WAYNE, Michigan – Ten years ago, the Ford Motor plant here churned out giant Expedition and Navigator SUVs that got 5.10 kilometres to the litre – and it was one of the most profitable auto factories in the world.
Today, after a $550 million renovation, the 57-hectare plant is a symbol of a very different Detroit: a greener, leaner industry focused on smaller, energy-efficient cars. The factory will now build Ford’s newest compact car, the Focus, in four different and progressively more fuel-efficient versions, including an all-electric one that will be unveiled this month and go on sale this year.
Although the transformation has been a long time coming, Ford and rest of the domestic auto industry appear to be finally giving up their addiction to gas-guzzling trucks and sport utility vehicles. Prodded first by rising federal fuel economy standards, then shocked in 2008 by $145-a-barrel oil and a global credit crisis that forced General Motors and Chrysler to seek federal bailouts, Detroit is making a fundamental shift toward lighter, more fuel-conscious cars – and turning a profit doing so.
Japanese automakers still hold a lead in overall fuel economy, and Toyota, despite its recall troubles, remains the top seller of hybrids with its Prius.
But Detroit has closed the gap significantly. Last year, passenger cars made by Ford and GM averaged more than 12.75 kpl, according to federal rankings, compared with 18.70 kpl a decade ago.
GM began delivering a plug-in electric hybrid, the Chevrolet Volt, in December, and the company will show off a new compact Buick sedan at the Detroit auto show. It is expected to get 21.26 kpl in highway driving, a far cry from the lumbering Buick Roadmaster of the past.
Of course, many U.S. consumers have yet to give up their affection for larger vehicles, and the domestic automakers still rely on light trucks and SUVs for a large share of their profits. But the huge, 3,629-kilogram land yachts of yore have given way to slimmer so-called crossover vehicles that have less powerful engines but can still hold seven people.
With oil prices once again trading around $90 a barrel and gasoline topping $3 a gallon, the U.S. auto companies are pushing hard to accelerate their green transition. GM’s new chief executive, Daniel F. Akerson, has told his product executives to plan for oil at $120 a barrel and gasoline at more than $4 a gallon, according to company insiders.

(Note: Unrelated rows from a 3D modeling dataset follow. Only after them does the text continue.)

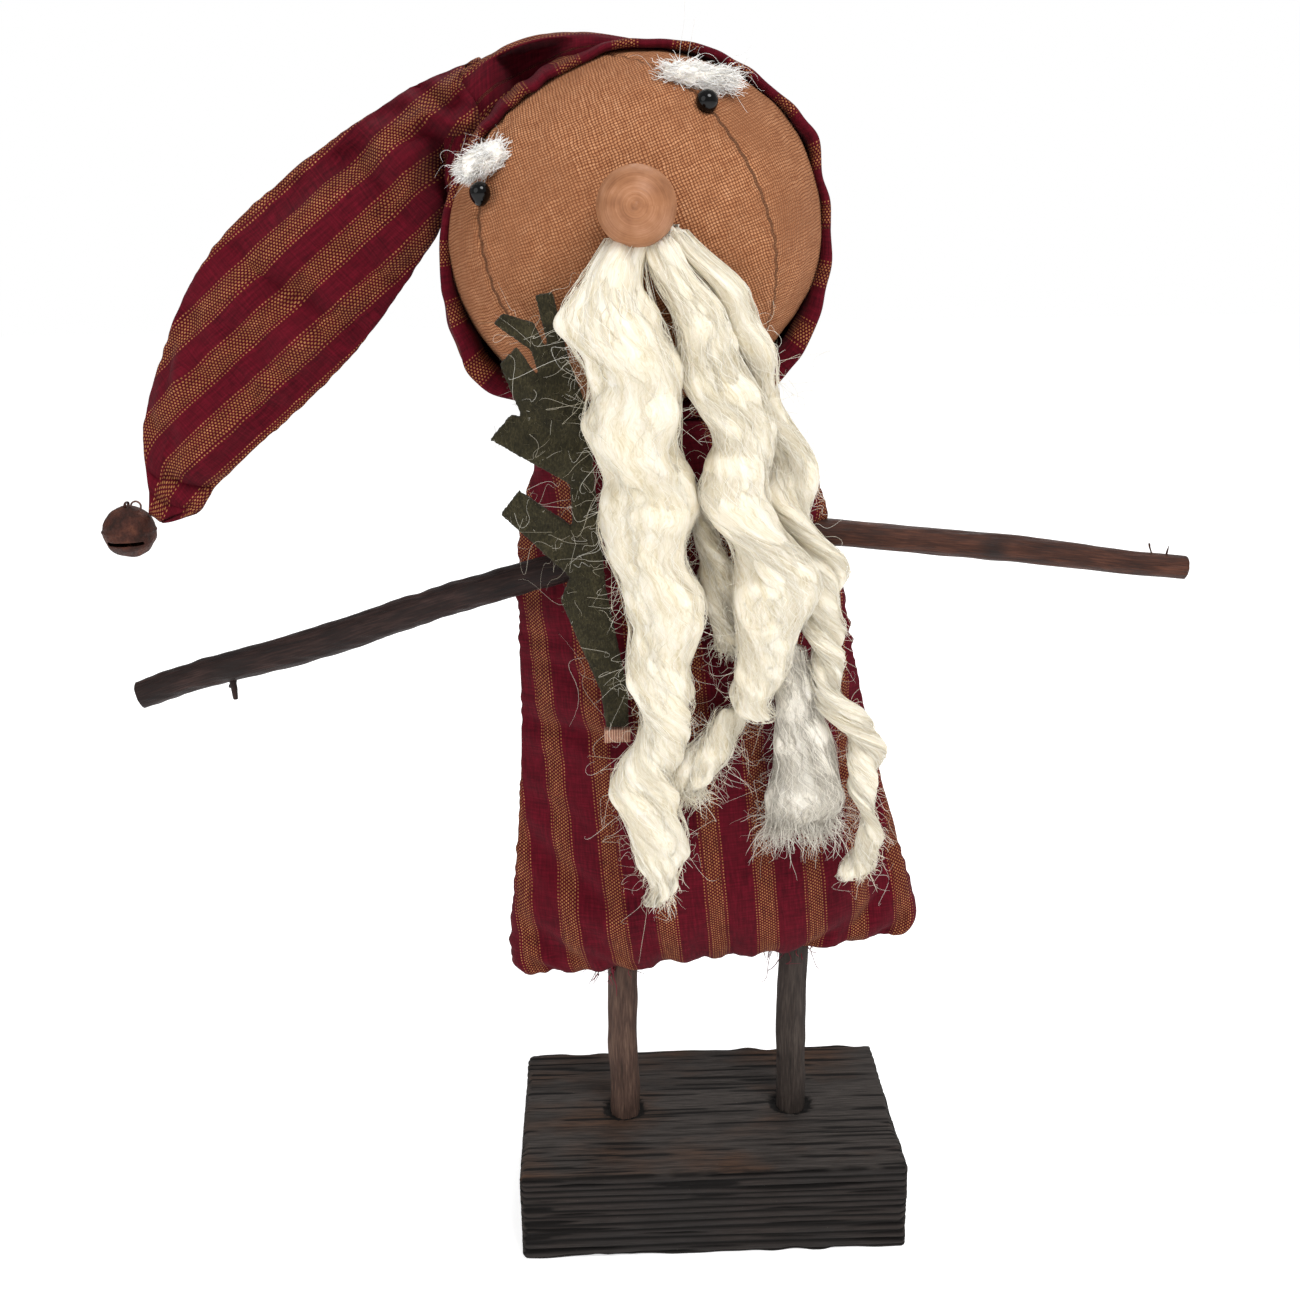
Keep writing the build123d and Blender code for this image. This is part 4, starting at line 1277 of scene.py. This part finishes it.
EVEN = ((0, 1), (1, 1))
FULL = ((0, 1), (0.3, 1.12), (1, 1.12))
WIDE_TOP = ((0, 1.15), (0.1, 1.35), (0.35, 1.3), (0.55, 1.05), (1, 1))
# plies, (share down, turns) pairs, phase, spread, how plump down its length, its crimp (sway, swell, pitch),
# lying hairs, strays, tip hairs, tip length, tip flare
LOCKS = {
    "main": (
        3, [(0, 0), (0.5, 0.1), (0.66, 0.25), (0.8, 0.85), (1, 1.1)], 0.4, 0.25, EVEN, (2.0, 0.07, 41.0),
        1500, 600, 200, 9.0, 0.15,
    ),
    "centre": (
        2, [(0, 0), (0.4, 0.15), (0.75, 0.5), (1, 0.8)], 2.9, 0.24, FULL, (2.8, 0.10, 44.0),
        1100, 380, 120, 5.0, 0.15,
    ),
    "outer": (
        2, [(0, 0), (0.35, 0.3), (0.55, 1.2), (1, 4.4)], 1.0, 0.34, WIDE_TOP, (2.0, 0.09, 34.0),
        1100, 360, 200, 8.0, 0.5,
    ),
    "inner": (2, [(0, 0), (1, 0.9)], 0.0, 0.25, EVEN, (1.0, 0.08, 25.0), 260, 220, 90, 8.0, 0.3),
    "cross": (2, [(0, 0), (1, 0.5)], 0.5, 0.28, EVEN, (0.0, 0.05, 20.0), 320, 160, 300, 9.0, 0.7),
    "frayed": (2, [(0, 0), (1, 0.3)], 0.2, 0.25, EVEN, (0.0, 0.05, 30.0), 900, 260, 620, 14.0, 0.35),
}


def beard():
    cream = wool("beard_wool", "#cfc2a2", "#e6ddc8", "#f2ecdf")
    grey = wool("frayed_wool", "#aaa397", "#d9d3c6", "#efeadf")
    cream_hair = fibre_wool("beard_fibre", "#d9ceb4", "#f8f4e9")
    grey_hair = fibre_wool("frayed_fibre", "#aaa296", "#f1ece0")
    hinge = next(j for j in frame["joints"] if j["name"] == "beard_lift")["pos_m"]
    start, end = tuple(hinge), (*hinge[:2], hinge[2] - HINGE_FADE * MM)
    for seed, (name, look) in enumerate(LOCKS.items()):
        node = f"beard_{name}_lock"
        *shape, lying, strays, tips, tip_long, flare = look
        lock = Lock(node, *shape, 80 + 7 * seed)
        rng = np.random.default_rng(200 + seed)
        roving, fibres = (grey, grey_hair) if name == "frayed" else (cream, cream_hair)
        points, faces, fibre, hollow = joined([lock.core(ply) for ply in range(lock.plies)])
        core = add_piece(
            f"beard_{name}_roving", points, faces, roving, None, "cream_wool", [node],
            fibre=fibre, hollow=hollow,
        )
        made = joined([
            lock.hairs(lying, rng, 0.1), lock.strays(strays, rng, 12.0, 0.055),
            lock.tip(tips, rng, tip_long, flare, 0.11),
        ])
        for piece in (core, add_fibres(f"beard_{name}_fibres", made, fibres, None, "cream_wool")):
            if node in ROOTED:
                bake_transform(piece)
            else:
                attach(piece, "beard")


# ------------------------------------------------------------------ sprig, band, bell


def recast(node, voxel):
    """A CAD solid's own shape as an even mesh that can be worn and roughened."""
    corners, triangles = cad_mesh(node)
    cage = add_piece("recast", corners, [triangles], None)
    return baked(cage, "REMESH", mode="VOXEL", voxel_size=voxel * MM)[:2]


def felt_sprig():
    points, faces = recast("felt_sprig", 0.55)
    low = points[:, 2].min()
    loose = smooth_step(25, 130, points[:, 2] - low)
    points[:, 1] += loose * (1.6 * waves(points, 34.0, 90) + 0.8 * waves(points, 15.0, 91)) - 0.6 * loose
    matted = 0.16 * waves(points, 1.7, 92, count=30) + 0.08 * waves(points, 0.8, 93)
    points = roughened(points, faces, matted)
    add_piece("felt_sprig_cut", points, faces, felt(), "figure", "olive_felt", ["felt_sprig"])
    rng = np.random.default_rng(94)
    count = 900
    picked = points[rng.integers(0, len(points), count)]
    way = unit(rng.normal(size=(count, 3)) + (0, -0.4, 0))
    nap = hair(curls(picked, way, rng.uniform(0.8, 3.0, count), 5, 0.8, 95), 0.05)
    add_fibres("felt_nap", nap, fibre_wool("felt_fibre", "#2c281b", "#6d6549"), "figure", "olive_felt")
    depth = points[:, 1]
    front = points[depth < np.interp(points[:, 2], [low, low + 160], [depth.max(), depth.min() + 2.0])]
    count = 90
    picked = front[rng.integers(0, len(front), count)] - (0, 0.4, 0)
    way = unit(rng.normal(size=(count, 3)) * (1, 0.15, 1))
    lint = hair(curls(picked, way, rng.uniform(5, 17, count), 16, 1.1, 96), 0.045)
    add_fibres("sprig_lint", lint, fibre_wool("lint_fibre", "#b9b09c", "#f4efe2"), "figure", "cream_wool")


def sprig_band():
    points, faces = recast("sprig_band", 0.3)
    ribs = 0.10 * np.sin(points[:, 0] * TAU / RIB_PITCH)
    points = roughened(points, faces, ribs + 0.15 * waves(points, 3.0, 97))
    add_piece("woven_band", points, faces, woven_tape(), "figure", "copper_band", ["sprig_band"])


TIGHT_STITCH = (3.6, -1.0, -5.0)      # the thread is drawn up against the cap's tip
SUNK_STAPLE = 0.45                    # the staple is bent down to the bell
THREAD_PLIES, THREAD_TWISTS = 3, 14
SHELL_INSIDE = 9.0                    # the shell's inner face is nearer to its middle than this


def bell():
    rust = rusted_tin()
    middle, _ = box("bell_shell")
    # voxel, depth of the dents, height of the seam, how near to the middle it stays smooth
    looks = {"shell": ("bell", 0.3, 0.22, 0.35, SHELL_INSIDE), "pellet": ("pellet", 0.2, 0.05, 0.0, 0.0)}
    for part, (body, voxel, dent, rise, inside) in looks.items():
        points, faces = recast(f"bell_{part}", voxel)
        seam = rise * hump(points[:, 2], middle[2] + 0.4, 0.5)
        wear = dent * waves(points, 6.0, 98) + 0.04 * waves(points, 1.1, 99) + seam
        points = roughened(points, faces, wear * (np.linalg.norm(points - middle, axis=1) > inside))
        add_piece(f"rusted_bell_{part}", points, faces, rust, body, "rusty_tin", [f"bell_{part}"])
    points, faces = recast("bell_staple", 0.14)
    foot = np.array([points[:, 0].mean(), points[:, 1].mean(), points[:, 2].min()])
    points = foot + (points - foot) * (1, 1, SUNK_STAPLE)
    add_piece("rusted_staple", points, faces, rust, "bell", "rusty_tin", ["bell_staple"])
    middle, half = box("bell_thread")
    t = np.linspace(0, TAU, 90)
    twist = THREAD_TWISTS * t + circle(THREAD_PLIES)[:, None]
    size = 0.55 * half[0] + 0.2 * np.cos(twist)
    strands = np.stack([size * np.cos(t), 0.2 * np.sin(twist), size * np.sin(t)], -1) + middle + TIGHT_STITCH
    made = hair(strands, 0.24, tips=1.0)
    add_fibres("twisted_bell_thread", made, twisted_thread(), "tail", "thread", ["bell_thread"])


LEG_THREADS = 26


def frayed_hem(origin, axis, side):
    """Threads where each leg comes out of the body."""
    rng = np.random.default_rng(110)
    starts, ways = [], []
    for node in ("right_leg_stick", "left_leg_stick"):
        leg, size = box(node)
        across = (leg - origin) @ side
        for _ in range(LEG_THREADS):
            turn = rng.uniform(0, TAU)
            spot = side * (across + math.cos(turn) * (size[0] + 1.0)) + BACK * math.sin(turn) * size[0] * 0.6
            starts.append(origin + spot + axis * rng.uniform(1.0, 4.0))
            ways.append([math.cos(turn) * 0.6, -0.5 + 0.4 * math.sin(turn), -1.0])
    starts, count = np.array(starts), len(starts)
    ways = unit(np.array(ways) + rng.normal(size=(count, 3)) * 0.3)
    made = hair(curls(starts, ways, rng.uniform(4, 9, count), 10, 0.7, 111), rng.uniform(0.12, 0.3, count))
    finish = fibre_wool("hem_fibre", "#3f0c18", "#8c2638")
    add_fibres("frayed_hem_threads", made, finish, "figure", "striped_cloth")


def hidden_dowel():
    f = Finish("dowel_wood", Specular_IOR_Level=0.3)
    grain = f.noise(f.stretch(f.place(), 1.0, 1.0, 0.06), 0.8)
    colour, gloss = f.ramp(grain, (0.3, "#a88a63"), (0.7, "#cdb48c")), f.ramp(grain, (0, 0.6), (1, 0.8))
    materials = frame["nodes"]["neck_dowel"].data.materials
    materials.clear()
    materials.append(f.made(colour, gloss, f.bump(grain, 0.1)))


base_block()
leg_sticks()
arm_twigs()
body_lines = stuffed_body()
tail_lines = cap_tail()
head_parts = head_shape()
gored_head(*head_parts)
cap_crown(*head_parts)
cap_fold(*head_parts, *tail_lines)
nose()
eyes()
brows()
beard()
felt_sprig()
sprig_band()
bell()
frayed_hem(*body_lines)
hidden_dowel()

# ------------------------------------------------------------------ camera, light and floor

CAMERA_PLACE = (-0.0376, -0.5441, 0.4063)
CAMERA_PITCH = math.radians(17.23)     # down
CAMERA_YAW = math.radians(-1.77)
CAMERA_ROLL = math.radians(-0.85)
CAMERA_LENS = 41.84                    # for the standard 36 mm sensor
AMBIENT = 0.46
FLOOR_SIZE = 4000.0
WHITE = (1.0, 1.0, 1.0, 1.0)


def add_camera():
    level = np.array([math.cos(CAMERA_YAW), math.sin(CAMERA_YAW), 0.0])
    heading = np.cross(UP, level) * math.cos(CAMERA_PITCH) - UP * math.sin(CAMERA_PITCH)
    above = np.cross(level, heading)
    cos, sin = math.cos(CAMERA_ROLL), math.sin(CAMERA_ROLL)
    data = bpy.data.cameras.new("camera")
    data.lens, data.clip_start, data.clip_end = CAMERA_LENS, 0.01, 20.0
    camera = bpy.data.objects.new("camera", data)
    axes = [cos * level + sin * above, cos * above - sin * level, -heading]
    placed = Matrix(np.stack(axes, 1).tolist()).to_4x4()
    placed.translation = CAMERA_PLACE
    camera.matrix_world = placed
    bpy.context.scene.collection.objects.link(camera)
    bpy.context.scene.camera = camera


def add_lamp(name, place, target, size, watts):
    data = bpy.data.lights.new(name, "AREA")
    data.shape, data.size, data.energy = "DISK", size, watts
    lamp = bpy.data.objects.new(name, data)
    lamp.location = place
    lamp.rotation_mode = "QUATERNION"
    lamp.rotation_quaternion = (Vector(target) - Vector(place)).to_track_quat("-Z", "Y")
    bpy.context.scene.collection.objects.link(lamp)


def add_floor():
    f = Finish("pale_floor", Roughness=0.9, Specular_IOR_Level=0.1, Emission_Strength=0.62)
    f.shader.inputs["Emission Color"].default_value = WHITE
    finish = f.made(f.ramp(f.noise(f.place(), 40.0), (0.3, 0.80), (0.7, 0.84)))
    points = np.array([[-1, -1, 0], [1, -1, 0], [1, 1, 0], [-1, 1, 0]]) * FLOOR_SIZE
    floor = add_piece("floor", points - (0, 0, 0.02), [np.array([[0, 1, 2, 3]])], finish)


def add_world():
    """An even white studio: full white behind the figure, a little dimmer as light."""
    world = bpy.data.worlds.new("studio")
    world.use_nodes = True
    nodes, links = world.node_tree.nodes, world.node_tree.links
    seen = nodes.new("ShaderNodeLightPath").outputs["Is Camera Ray"]
    level = nodes.new("ShaderNodeMapRange")
    links.new(seen, level.inputs["Value"])
    level.inputs["To Min"].default_value = AMBIENT
    level.inputs["To Max"].default_value = 1.0
    nodes["Background"].inputs[0].default_value = WHITE
    links.new(level.outputs[0], nodes["Background"].inputs[1])
    bpy.context.scene.world = world


add_camera()
add_world()
add_floor()
add_lamp("key", (0.5, -0.95, 1.6), (-0.01, 0.0, 0.25), 0.8, 20)
add_lamp("fill", (-1.0, -1.0, 0.9), (0.0, 0.0, 0.25), 1.2, 6)
add_lamp("rim", (0.3, 1.2, 1.2), (0.0, 0.0, 0.3), 1.0, 8)
bpy.context.scene.view_settings.view_transform = "Standard"
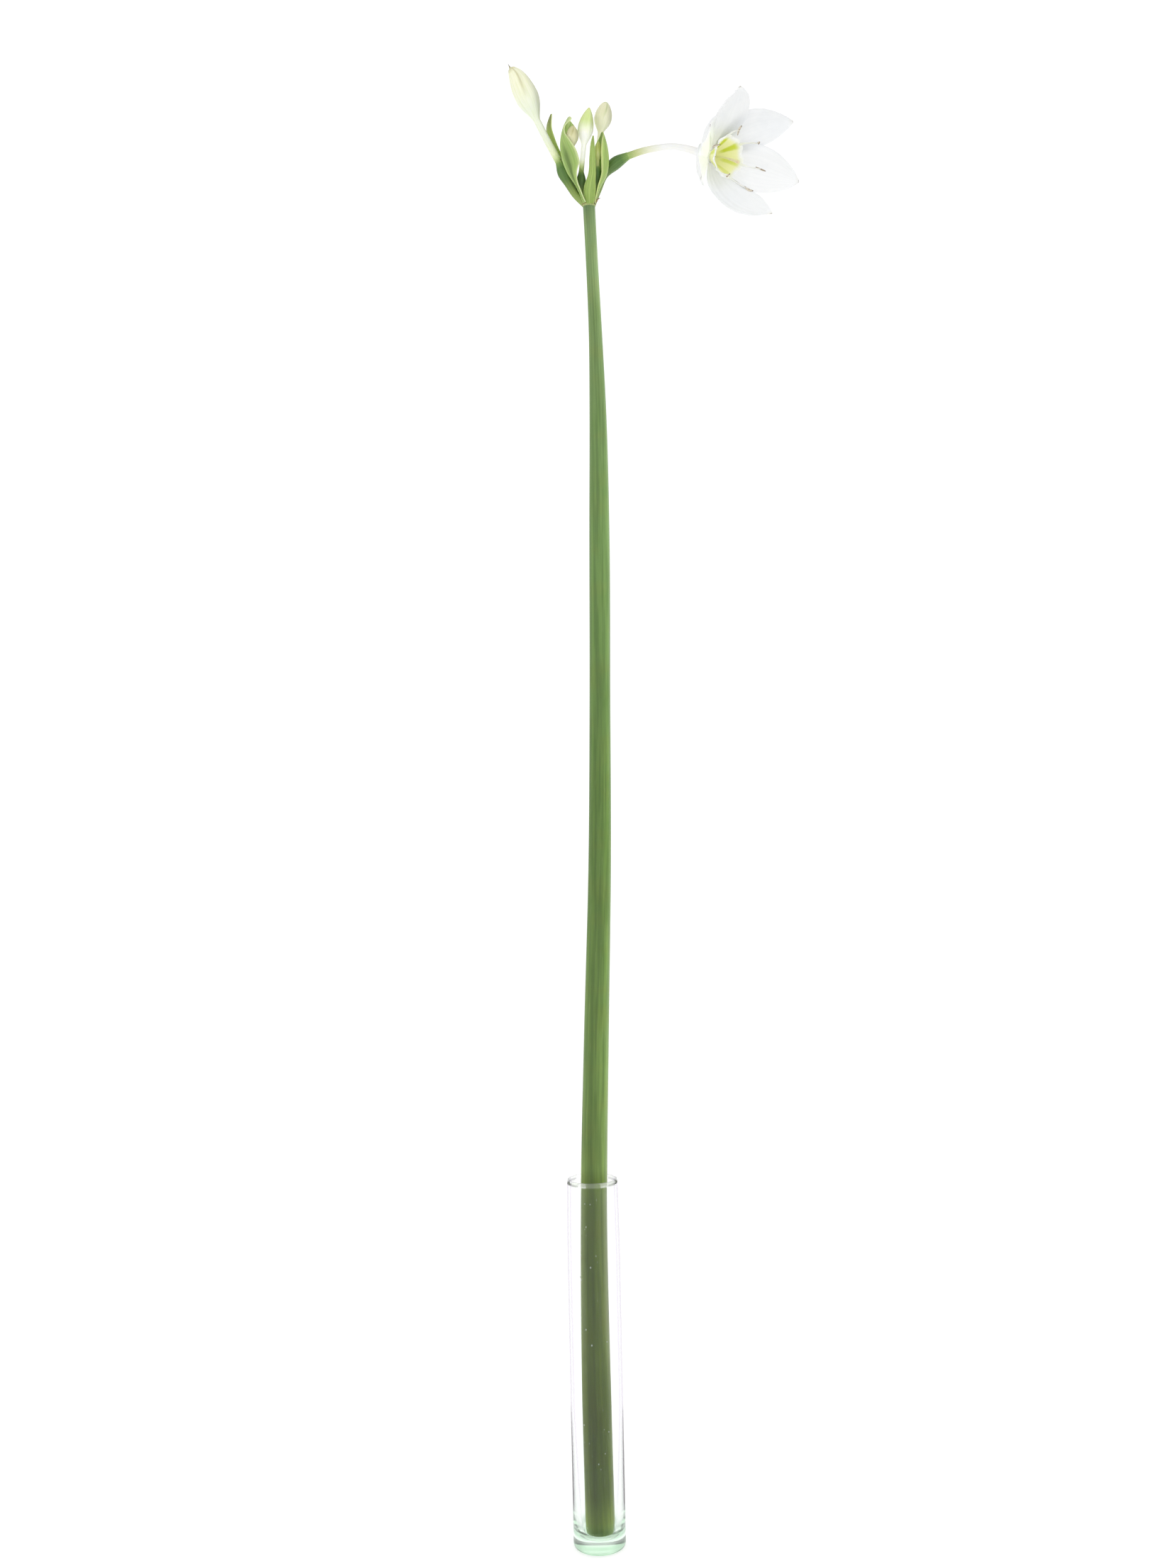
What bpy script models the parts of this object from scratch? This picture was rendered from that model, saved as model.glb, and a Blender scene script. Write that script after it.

The Obama administration is also nudging the industry along with money for cutting-edge auto technology. The Energy Department has made nearly 50 grants worth $2.4 billion for research and manufacturing. GM alone received $241 million, most of it related to the Volt.
Ford, which avoided the disruptions of bankruptcy that befell GM and Chrysler in 2009, is further ahead than its hometown rivals in overhauling its fleet, and it is eager to get that message out.
This month, it unveils the all-electric version of its Ford Focus – its answer to the Nissan Leaf and Chevrolet Volt.
By 2012, the Focus compact will be available to buyers in four versions: gasoline-powered, conventional hybrid, plug-in hybrid and fully electric. All will be built in the Wayne plant, which can easily change the mix of vehicles produced.
Sceptics concede that the domestic companies have narrowed the gap in fuel economy with Japanese automakers but say that the U.S. automakers need to extend their advanced gas-saving technology to all of their models.
Ford still sold nearly twice as many light trucks as cars in 2010 in the United States. But the vehicle size and mileage of its overall fleet of products have changed substantially.
Its best-selling SUV last year was the smallest in the lineup, the compact Ford Escape, which gets 9.78 kpl and is available as a gas-electric hybrid that gets 13.60 kpl. A decade ago, the iconic Ford Explorer was the industry’s top-selling SUV at 6.38 kpl. (Ford just revamped the Explorer and improved its gas mileage by 25 percent.)
The company is also offering its first full-size pickup with a smaller, turbocharged engine instead of a traditional V-8. And once its big sedans like the Crown Victoria are discontinued, Ford’s largest passenger car will be the medium-size Taurus.
Analysts say that the auto industry’s big investments in electric and plug-in models will not pay off for some time in the marketplace but represent an attempt to gain an important foothold with environmentally conscious consumers.
Last year, hybrid sales fell 8 percent and accounted for just 2 percent of the overall domestic sales, of 11.6 million vehicles.
Far more important to reducing the nation’s fuel consumption are the industry’s efforts to make gasoline-powered cars and trucks more efficient.
“The domestic automakers have done a terrific job of catching up to some of the technology that’s been available, such as direct fuel injection,” Baron said. “Those technologies can get 30 percent improvements in fuel economy, but there is a limit.”
Even if consumers are not necessarily ready to buy hybrid and electric cars in big numbers, the carmakers say there is no turning back on their efficiency drive. New federal standards will require a fleet average of 15.30 kpl by 2016. That is a 30 percent improvement from the 11.48 kpl required for the 2011 model year. “Are we going to stick with improving fuel economy? You don’t have a choice,” Akerson of GM said. “The government has told us what we have to do, and we will meet those goals.”